------ Records for the exercise

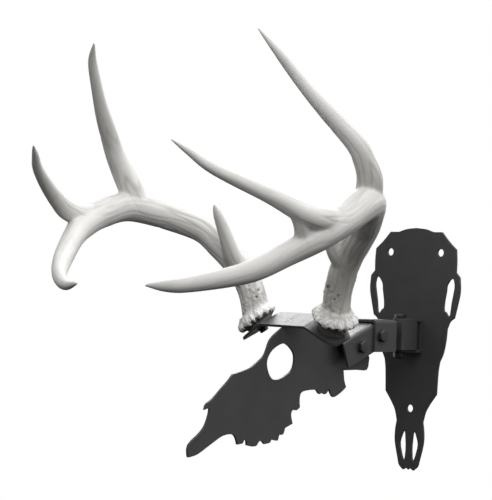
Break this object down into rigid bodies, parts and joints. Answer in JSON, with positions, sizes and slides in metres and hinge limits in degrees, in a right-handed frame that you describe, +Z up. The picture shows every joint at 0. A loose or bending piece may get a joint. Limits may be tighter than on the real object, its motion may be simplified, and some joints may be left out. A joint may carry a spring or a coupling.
{
  "type": "antler mount kit",
  "caption": "Wall-hung antler mount: deer antlers on a folded steel head with a skull-shaped profile plate, on an arm that swivels and tilts on a skull-shaped wall plate.",
  "frame": {"origin": "on the wall plate's flat back face, in the middle of its width and level with the middle of the swivel bolt", "axes": "+Z up, +Y into the wall, -Y into the room, +X to the deer's left"},
  "size_m": [0.4084, 0.5438, 0.4917],
  "materials": {
    "black_powder_coat": "satin",
    "black_oxide_steel": "satin",
    "antler_bone": "satin"
  },
  "bodies": {
    "wall_mount": {"wall_plate": "black_powder_coat", "wall_bracket": "black_powder_coat", "swivel_bolt": "black_oxide_steel", "swivel_nut": "black_oxide_steel"},
    "arm": {"swivel_block": "black_powder_coat", "tilt_yoke": "black_powder_coat", "tilt_bolt": "black_oxide_steel", "tilt_nut": "black_oxide_steel"},
    "head": {"head_channel": "black_powder_coat", "antler_plate": "black_powder_coat", "skull_profile": "black_powder_coat", "clamp_bolt": "black_oxide_steel", "clamp_nut": "black_oxide_steel", "clamp_spacer_left": "black_oxide_steel", "clamp_spacer_right": "black_oxide_steel", "antler_screw_left": "black_oxide_steel", "antler_screw_right": "black_oxide_steel", "antler_left": "antler_bone", "antler_right": "antler_bone"}
  },
  "joints": [
    {"name": "swivel", "type": "hinge", "parent": "wall_mount", "child": "arm", "pos_m": [0, -0.0285, 0], "axis": [0, 0, 1], "range_deg": [-45, 45]},
    {"name": "tilt", "type": "hinge", "parent": "arm", "child": "head", "pos_m": [0, -0.09, 0], "axis": [1, 0, 0], "range_deg": [-5, 25]}
  ]
}
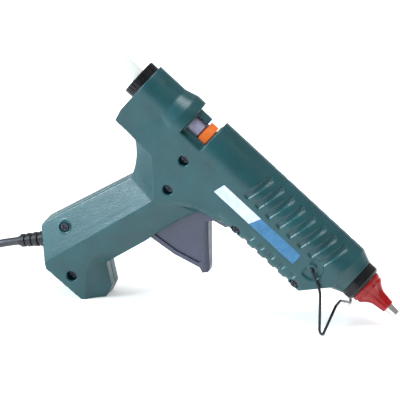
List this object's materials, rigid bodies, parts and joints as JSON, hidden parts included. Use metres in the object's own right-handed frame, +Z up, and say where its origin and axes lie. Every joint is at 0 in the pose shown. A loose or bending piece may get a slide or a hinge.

------------

Set task:
Only the number is required: the count of lines containing the word "materials".

Result of this task:
2